The main difference among Americans today is that some of us believe the United States is at war, a dangerous war against a desperate enemy.

And other people don't believe that's true at all.

To the non-believers, the people who are waging war look insanely violent, paranoid, and unstable. To the people at war, it takes great mental effort to look at those who don't believe it and not see appeasers and useful idiots, if not outright traitors.

Callimachus makes an interesting point when he notes “I'm leaving out the figure of Bush, on both sides, because ultimately he doesn't matter.” I sometimes get the feeling that those who view the current President with visceral hatred do so (unconsciously) to change the subject. It’s easy to characterize the President as a warmonger and/or a buffoon and lose sight of the fact the we face a very real enemy.

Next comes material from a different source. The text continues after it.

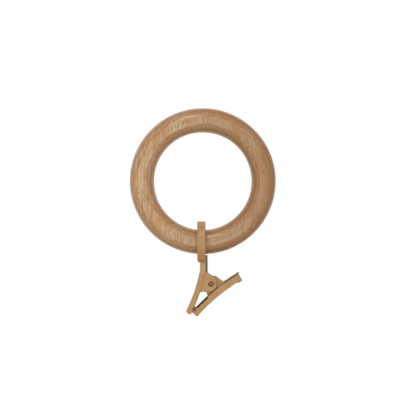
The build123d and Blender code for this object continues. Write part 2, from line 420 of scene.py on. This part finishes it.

To this point, Todd Beamer’s father comments on the movie Flight 93 in an op-ed in The Wall Street Journal: (subscription only)
There are those who would hope to escape the pain of war. Can't we just live and let live and pretend every thing is OK? Let's discuss, negotiate, reason together. The film [Flight 93] accurately shows an enemy who will stop at nothing in a quest for control. This enemy does not seek our resources, our land or our materials, but rather to alter our very way of life.

Maybe it’s time for those who are obsessed with George W. Bush to step back for just a moment and think about the enemy we face. Think about how any President would deal with another major terrorist attack; think about what life would be like if we appease the Islamofascists and slide slowly into Dhimmitude (2/13/06 post). Sobering thoughts that have nothing to do with the current President. Because in the final analysis, it’s the enemy and how we face him that really matters.